Hidden Features: Are You Leaving Perks on the Table? 

Your bank account could hold hidden gems you’re not using. Here’s what many people miss: 

  • Automatic Savings Tools: Some banks offer automatic ‘round-up’ features that take the spare change from each debit card purchase and move it to a savings account. If saving regularly feels like a stretch, these tools could help you save painlessly. 
  • Early Direct Deposit: Some banks allow you to access your paycheck up to two days earlier if you have direct deposit set up. This small change could make a huge difference in your cash flow and help you avoid payday loans or other high-interest borrowing. 
  • Alerts and Controls: Stay on top of your finances — look for banks that offer customizable alerts for low balances, unusual transactions, or upcoming bills. These tools can help you avoid fees and control your money better. Some banks also allow you to set spending limits or lock your card instantly if it’s lost or stolen. 
  • Sub-Accounts for Budgeting: Certain banks allow you to create sub-accounts or ‘buckets’ within your savings or checking account. These can divide your money for different savings goals, like vacation, emergency funds, or big purchases, helping you stay organized and track your progress more easily. 

Bank Safety: FDIC vs. SIPC Protection 

You’ve probably seen the term FDIC-insured, but do you know what it really covers?
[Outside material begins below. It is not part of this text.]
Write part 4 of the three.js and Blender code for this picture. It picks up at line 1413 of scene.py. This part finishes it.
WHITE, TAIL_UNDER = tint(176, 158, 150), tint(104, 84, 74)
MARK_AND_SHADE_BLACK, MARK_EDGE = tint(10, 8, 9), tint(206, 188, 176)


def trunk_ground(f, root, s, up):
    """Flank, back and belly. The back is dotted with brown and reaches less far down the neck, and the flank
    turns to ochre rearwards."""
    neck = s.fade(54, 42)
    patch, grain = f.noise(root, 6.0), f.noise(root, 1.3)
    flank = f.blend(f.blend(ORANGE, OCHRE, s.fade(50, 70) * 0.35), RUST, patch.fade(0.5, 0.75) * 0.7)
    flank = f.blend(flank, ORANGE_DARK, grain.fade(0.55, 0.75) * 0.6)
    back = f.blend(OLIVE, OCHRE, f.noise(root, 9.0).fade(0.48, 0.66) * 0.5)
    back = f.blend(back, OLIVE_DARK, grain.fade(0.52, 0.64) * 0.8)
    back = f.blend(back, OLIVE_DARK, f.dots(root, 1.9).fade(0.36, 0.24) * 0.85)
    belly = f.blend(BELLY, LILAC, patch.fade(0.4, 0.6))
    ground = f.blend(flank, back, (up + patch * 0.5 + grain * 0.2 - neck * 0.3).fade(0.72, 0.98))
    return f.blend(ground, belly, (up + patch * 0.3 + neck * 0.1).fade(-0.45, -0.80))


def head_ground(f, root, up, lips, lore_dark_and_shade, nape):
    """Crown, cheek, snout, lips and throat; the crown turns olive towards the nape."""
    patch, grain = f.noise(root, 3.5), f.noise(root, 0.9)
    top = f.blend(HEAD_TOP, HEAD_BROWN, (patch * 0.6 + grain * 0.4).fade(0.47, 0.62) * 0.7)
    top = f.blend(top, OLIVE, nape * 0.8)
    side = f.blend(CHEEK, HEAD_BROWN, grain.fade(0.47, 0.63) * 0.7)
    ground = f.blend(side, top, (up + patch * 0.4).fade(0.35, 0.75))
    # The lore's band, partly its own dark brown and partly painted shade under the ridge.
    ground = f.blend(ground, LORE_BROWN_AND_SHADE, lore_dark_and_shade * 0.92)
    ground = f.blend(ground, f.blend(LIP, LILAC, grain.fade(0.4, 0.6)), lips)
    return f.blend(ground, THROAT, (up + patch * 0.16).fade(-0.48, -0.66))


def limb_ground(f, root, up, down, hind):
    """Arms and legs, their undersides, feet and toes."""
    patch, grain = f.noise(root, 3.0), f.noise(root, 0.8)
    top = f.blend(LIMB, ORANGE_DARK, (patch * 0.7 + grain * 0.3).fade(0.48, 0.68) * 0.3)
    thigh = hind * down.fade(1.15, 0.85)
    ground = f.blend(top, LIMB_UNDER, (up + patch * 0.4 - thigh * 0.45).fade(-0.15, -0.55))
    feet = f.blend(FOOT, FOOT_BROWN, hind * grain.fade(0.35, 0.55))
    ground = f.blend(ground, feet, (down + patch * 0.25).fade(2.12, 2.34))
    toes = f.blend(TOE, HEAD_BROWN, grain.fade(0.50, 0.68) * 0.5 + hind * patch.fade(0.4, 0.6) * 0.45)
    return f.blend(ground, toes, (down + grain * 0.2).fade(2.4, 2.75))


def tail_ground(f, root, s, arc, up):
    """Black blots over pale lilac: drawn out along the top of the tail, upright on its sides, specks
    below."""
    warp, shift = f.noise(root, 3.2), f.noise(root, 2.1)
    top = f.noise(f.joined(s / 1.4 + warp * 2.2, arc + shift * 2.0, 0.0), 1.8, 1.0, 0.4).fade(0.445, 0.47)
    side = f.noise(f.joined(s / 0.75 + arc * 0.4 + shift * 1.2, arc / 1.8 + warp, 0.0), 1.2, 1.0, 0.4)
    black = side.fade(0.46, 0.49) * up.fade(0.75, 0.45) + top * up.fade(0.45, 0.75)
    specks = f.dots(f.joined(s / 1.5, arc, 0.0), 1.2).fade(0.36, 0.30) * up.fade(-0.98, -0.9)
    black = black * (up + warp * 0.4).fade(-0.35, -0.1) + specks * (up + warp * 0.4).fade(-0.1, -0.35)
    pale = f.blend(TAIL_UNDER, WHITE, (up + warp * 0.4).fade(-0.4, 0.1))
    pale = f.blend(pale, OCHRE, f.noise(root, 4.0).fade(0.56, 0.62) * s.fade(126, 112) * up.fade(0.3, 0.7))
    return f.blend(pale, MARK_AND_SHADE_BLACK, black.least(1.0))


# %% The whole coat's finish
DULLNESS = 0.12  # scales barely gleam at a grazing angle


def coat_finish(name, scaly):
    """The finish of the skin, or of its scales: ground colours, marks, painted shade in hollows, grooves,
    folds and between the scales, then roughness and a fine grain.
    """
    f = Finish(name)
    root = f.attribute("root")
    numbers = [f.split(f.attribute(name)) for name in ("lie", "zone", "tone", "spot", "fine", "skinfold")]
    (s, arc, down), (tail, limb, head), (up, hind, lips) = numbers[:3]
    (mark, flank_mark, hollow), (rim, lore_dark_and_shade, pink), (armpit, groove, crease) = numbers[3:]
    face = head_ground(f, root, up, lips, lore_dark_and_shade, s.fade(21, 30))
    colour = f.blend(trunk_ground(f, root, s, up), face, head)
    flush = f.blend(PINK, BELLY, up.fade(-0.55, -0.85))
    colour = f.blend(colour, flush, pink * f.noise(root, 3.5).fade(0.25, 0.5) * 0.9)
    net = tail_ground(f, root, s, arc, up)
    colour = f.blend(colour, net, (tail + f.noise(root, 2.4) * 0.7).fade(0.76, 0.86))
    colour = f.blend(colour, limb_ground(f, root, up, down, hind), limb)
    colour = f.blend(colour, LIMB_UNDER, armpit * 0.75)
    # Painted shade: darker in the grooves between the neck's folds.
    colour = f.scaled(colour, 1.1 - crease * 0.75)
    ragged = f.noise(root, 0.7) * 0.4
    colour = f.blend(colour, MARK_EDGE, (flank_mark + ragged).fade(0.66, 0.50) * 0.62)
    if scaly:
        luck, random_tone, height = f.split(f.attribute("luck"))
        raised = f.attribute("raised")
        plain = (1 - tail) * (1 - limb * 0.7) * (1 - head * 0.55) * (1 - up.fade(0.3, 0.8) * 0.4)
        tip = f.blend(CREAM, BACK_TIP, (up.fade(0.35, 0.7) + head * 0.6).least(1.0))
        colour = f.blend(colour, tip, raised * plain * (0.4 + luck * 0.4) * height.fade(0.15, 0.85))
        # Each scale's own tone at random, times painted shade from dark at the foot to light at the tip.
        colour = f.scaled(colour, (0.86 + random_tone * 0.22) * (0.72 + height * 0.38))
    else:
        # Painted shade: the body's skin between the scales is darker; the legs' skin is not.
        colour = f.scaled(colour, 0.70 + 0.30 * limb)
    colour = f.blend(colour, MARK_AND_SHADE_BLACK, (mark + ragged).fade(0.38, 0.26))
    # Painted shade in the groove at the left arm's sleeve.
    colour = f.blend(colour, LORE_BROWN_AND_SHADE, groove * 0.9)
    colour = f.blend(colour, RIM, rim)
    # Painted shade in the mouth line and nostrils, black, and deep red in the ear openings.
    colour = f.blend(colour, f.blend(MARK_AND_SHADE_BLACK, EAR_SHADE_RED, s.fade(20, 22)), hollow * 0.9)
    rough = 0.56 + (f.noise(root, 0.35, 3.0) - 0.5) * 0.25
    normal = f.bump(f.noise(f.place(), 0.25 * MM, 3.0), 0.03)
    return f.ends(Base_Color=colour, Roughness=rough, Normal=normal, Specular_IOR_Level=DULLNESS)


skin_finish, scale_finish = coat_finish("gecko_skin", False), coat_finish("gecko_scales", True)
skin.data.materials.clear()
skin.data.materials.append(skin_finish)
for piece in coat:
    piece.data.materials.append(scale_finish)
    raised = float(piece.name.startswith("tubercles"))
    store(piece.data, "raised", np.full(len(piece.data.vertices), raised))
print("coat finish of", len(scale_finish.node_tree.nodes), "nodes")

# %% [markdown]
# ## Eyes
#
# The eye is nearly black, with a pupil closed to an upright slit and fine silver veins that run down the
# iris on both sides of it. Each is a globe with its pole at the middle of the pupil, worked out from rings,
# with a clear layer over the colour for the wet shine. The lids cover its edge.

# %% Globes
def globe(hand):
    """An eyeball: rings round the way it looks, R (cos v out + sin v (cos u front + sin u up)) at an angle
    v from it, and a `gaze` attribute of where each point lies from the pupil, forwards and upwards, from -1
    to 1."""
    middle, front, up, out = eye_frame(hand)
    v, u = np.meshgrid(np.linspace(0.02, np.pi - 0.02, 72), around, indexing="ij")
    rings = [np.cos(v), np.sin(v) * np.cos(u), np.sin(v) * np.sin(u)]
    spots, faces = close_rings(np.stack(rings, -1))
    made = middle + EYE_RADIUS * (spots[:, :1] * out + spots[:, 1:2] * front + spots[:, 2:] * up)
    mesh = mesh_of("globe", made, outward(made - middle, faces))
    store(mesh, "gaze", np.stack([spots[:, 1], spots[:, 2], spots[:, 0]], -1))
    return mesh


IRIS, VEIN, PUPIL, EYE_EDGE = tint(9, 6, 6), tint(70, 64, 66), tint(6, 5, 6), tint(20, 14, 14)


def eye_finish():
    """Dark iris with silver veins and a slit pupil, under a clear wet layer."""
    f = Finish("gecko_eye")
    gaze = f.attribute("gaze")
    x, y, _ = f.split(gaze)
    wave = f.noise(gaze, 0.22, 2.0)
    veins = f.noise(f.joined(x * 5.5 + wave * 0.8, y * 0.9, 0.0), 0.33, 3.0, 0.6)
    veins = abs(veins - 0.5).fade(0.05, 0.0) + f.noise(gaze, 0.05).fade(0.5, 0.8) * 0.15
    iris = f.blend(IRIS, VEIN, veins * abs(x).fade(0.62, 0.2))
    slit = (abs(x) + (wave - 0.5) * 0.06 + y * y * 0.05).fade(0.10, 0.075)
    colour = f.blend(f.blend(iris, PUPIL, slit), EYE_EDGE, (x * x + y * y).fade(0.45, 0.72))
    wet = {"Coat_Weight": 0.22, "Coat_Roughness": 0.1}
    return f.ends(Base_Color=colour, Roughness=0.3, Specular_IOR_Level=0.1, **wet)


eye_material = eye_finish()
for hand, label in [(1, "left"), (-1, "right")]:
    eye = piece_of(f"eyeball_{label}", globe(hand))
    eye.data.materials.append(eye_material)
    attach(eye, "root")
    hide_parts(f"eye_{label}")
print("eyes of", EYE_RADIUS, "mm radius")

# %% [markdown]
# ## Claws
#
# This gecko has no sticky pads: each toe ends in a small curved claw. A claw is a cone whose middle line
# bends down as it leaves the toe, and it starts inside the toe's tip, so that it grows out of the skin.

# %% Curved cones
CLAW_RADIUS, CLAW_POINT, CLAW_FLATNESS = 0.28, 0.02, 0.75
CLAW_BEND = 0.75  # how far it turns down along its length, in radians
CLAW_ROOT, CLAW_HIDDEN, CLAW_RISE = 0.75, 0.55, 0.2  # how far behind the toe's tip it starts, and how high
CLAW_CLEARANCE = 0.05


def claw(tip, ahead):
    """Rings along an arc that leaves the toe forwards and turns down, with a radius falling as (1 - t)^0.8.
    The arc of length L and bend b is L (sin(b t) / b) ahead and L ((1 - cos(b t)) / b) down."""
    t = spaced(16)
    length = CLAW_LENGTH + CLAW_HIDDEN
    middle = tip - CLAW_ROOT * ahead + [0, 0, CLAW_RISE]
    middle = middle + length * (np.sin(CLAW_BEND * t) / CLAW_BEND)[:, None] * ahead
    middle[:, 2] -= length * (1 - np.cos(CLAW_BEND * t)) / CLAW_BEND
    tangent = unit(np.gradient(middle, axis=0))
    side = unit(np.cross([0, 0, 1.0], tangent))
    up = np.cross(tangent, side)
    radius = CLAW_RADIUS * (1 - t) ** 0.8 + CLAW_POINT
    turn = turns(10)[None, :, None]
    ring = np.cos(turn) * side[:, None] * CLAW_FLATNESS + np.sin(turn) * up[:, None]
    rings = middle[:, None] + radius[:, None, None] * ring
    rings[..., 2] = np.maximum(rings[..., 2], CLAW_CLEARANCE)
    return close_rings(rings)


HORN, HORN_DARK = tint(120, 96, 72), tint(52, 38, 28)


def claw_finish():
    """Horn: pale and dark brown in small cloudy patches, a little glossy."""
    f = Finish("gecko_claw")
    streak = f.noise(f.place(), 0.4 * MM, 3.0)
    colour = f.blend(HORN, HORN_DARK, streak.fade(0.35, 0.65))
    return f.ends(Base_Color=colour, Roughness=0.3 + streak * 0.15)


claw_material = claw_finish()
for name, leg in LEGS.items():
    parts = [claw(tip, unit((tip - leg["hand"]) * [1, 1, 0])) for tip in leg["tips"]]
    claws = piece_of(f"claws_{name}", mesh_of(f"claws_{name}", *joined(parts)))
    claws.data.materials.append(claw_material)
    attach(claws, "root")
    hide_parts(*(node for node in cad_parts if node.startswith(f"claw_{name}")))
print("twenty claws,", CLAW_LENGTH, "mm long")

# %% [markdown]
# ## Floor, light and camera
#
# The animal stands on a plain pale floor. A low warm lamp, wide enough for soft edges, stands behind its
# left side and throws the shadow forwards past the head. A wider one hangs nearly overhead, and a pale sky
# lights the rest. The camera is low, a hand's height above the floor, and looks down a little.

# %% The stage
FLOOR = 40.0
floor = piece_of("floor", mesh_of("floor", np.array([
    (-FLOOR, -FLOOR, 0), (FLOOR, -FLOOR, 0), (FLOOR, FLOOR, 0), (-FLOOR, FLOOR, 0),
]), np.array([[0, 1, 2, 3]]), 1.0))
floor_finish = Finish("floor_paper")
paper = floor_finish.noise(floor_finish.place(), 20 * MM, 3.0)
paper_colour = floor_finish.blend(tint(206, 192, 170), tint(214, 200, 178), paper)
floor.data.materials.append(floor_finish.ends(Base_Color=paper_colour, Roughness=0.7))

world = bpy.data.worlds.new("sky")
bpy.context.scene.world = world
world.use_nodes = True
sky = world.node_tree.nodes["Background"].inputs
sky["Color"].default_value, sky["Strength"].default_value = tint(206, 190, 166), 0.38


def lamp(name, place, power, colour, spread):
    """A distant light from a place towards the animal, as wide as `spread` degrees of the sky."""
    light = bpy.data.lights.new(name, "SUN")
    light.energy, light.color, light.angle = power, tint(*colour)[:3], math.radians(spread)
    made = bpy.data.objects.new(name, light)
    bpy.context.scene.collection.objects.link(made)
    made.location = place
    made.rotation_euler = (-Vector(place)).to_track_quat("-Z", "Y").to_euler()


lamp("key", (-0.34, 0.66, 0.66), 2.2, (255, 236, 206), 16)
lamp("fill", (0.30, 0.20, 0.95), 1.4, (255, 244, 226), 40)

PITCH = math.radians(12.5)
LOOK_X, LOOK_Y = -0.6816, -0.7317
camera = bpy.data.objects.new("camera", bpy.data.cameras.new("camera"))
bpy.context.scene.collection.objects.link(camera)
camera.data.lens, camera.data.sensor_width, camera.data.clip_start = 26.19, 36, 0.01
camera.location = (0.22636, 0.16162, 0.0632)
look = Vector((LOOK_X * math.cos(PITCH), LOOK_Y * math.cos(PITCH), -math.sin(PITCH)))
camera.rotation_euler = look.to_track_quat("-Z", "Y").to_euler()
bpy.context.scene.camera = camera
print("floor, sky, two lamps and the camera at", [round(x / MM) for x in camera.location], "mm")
Many people assume it means everything in their account is automatically safe. However, FDIC insurance covers only up to $250,000 per depositor, per bank, in case the bank fails. And it doesn’t cover investments like stocks, bonds, or mutual funds. 

If you have investment accounts, make sure they’re under SIPC (Securities Investor Protection Corporation) protection, which is a different layer of protection designed to safeguard the securities in your investment accounts, not cash deposits. 

Overdraft Protection: Is It Actually Helping You? 

Many banks offer overdraft protection, but it’s important to remember that it’s not always a benefit. Overdraft fees can add up fast, often costing you $35 or more each time you accidentally dip below your balance. Instead, consider opting out of overdraft protection, so your card is simply declined if there aren’t enough funds. This small adjustment could save you hundreds in unnecessary fees over time. 

Digital-Only Banks: Are They the Right Fit for You? 

Digital-only banks have become increasingly popular with the rise of fintech, offering features like no-fee accounts, competitive interest rates, and streamlined, user-friendly apps. However, before making the switch, it is important to assess your personal banking needs. Consider whether physical branch access is something you value or if reliable customer service is your top priority. While digital banks can offer convenience and benefits, they may only suit some, especially if you prefer in-person interactions or require more immediate customer support. 

The Things No One Talks About: Building a Strong Banking Relationship 

Having a solid relationship with your bank can go beyond your day-to-day transactions. Here are a few things to consider when building a healthy relationship with your bank: 

  • Negotiate Fees: Don’t be afraid to ask your bank to waive fees, especially if you’ve been a long-time customer. Banks are businesses, and they may waive a fee rather than lose you as a customer. 
  • Utilize Financial Planning Services: Many banks, especially credit unions, offer free or low-cost financial planning services. If you’re unsure how to set up your financial future, see if your bank offers these services as part of their package. 
  • Inquire About Loyalty Perks and Bonuses: Some banks quietly offer loyalty perks to customers who’ve maintained accounts for an extended period. These perks include interest rate bonuses, reduced fees, or exclusive access to products like higher-yield savings accounts or better loan rates. This isn’t always advertised, so it may be worth asking your bank if they have any rewards for long-term customers. 

Banking for the Future: Preparing for Bigger Financial Moves 

Lastly, think about how your bank can support your long-term goals. Whether you plan to buy a home, start a business, or save for a major purchase, your bank should work for you, not against you. Look for features like: 

  • Home Buying Assistance Programs: Some banks offer programs to help first-time homebuyers with lower mortgage rates, down payment assistance, or even grants. 
  • Business Banking: If you’re an entrepreneur or planning to start a side hustle, look into business accounts that offer better transaction limits, perks like cash back, or networking opportunities. 
  • Personal Line of Credit: Some banks offer personal lines of credit that you can tap into when needed. These lines of credit offer more flexibility than loans, allowing you to borrow and repay as necessary, which can be especially useful for managing larger expenses or covering cash flow gaps without relying on high-interest credit cards. 

Your banking needs will change as your financial goals evolve, so you must review your accounts and services regularly. Don’t be afraid to switch banks if your current one isn’t meeting your needs—loyalty to a name shouldn’t come at the cost of your financial well-being.